Strengthens the suspense and purpose of the protagonist.

What does Bordwell mean by his claim that Hollywood narratives have “passages of overtness balanced with less self-conscious ones” (p. 50)?

 

I think it means that the tactics directors use to tighten the plots are surround by less oblivious tactics in scenes to strengthen the plot.  Bordwell writes, “Given the sturdy framework of character aims and psychological change (often no more than learning to be a nicer person), the classical film seeks to give each scene a propulsive interest.  The result is a stable, powerful body of conventions shaping virtually every film.  My favorite quote Bordwell uses in this article comes from Nicholas Kazan, “you want every character to learn something…Hollywood is sustained on the illusion that human beings are capable of change.”

Wednesday, October 8, 2008

1.) How did directors like Arthur Penn and Sidney Lumet come over from television when the market was flooded with established directors in a time when television was competing with film?
-I think I am wrong about television and film competing.  I see two teams staring at each other, yelling like gangs in west side story.  Maybe the directors were seen as having the ability to be efficient and weren't as expensive as established film directors.
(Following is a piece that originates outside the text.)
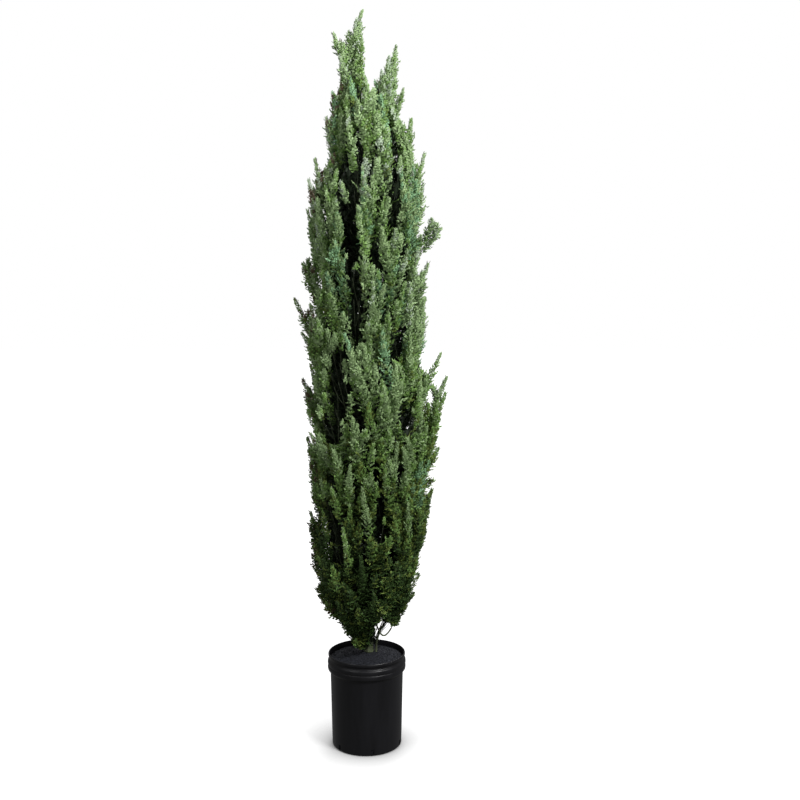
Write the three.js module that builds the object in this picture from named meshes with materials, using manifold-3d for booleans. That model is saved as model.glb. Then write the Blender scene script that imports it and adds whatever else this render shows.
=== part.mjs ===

2.) How could one bad movie force Coppola to sell of his production company? 
-I don't understand how Coppola modeled his company after Corman's and then failed.  I don't understand how they could be similar if Corman made low-budget movies he allowed film students to direct, and Coppola produced movies like The Godfather. After producing such hits as The Godfather and Apocalypse Now, wouldn't the company have established itself as a major contender.  Wouldn't he have the support of other major producers.

3.)  Did all films that wanted to be shown in theaters across America have to go through the ratings system?  Did some producers and directors protest the rating their films were given?  
-I don't know if directors and producers have any say after it had been submitted.  It must not have mattered if Midnight Cowboy that had an X rating won an academy award for best picture.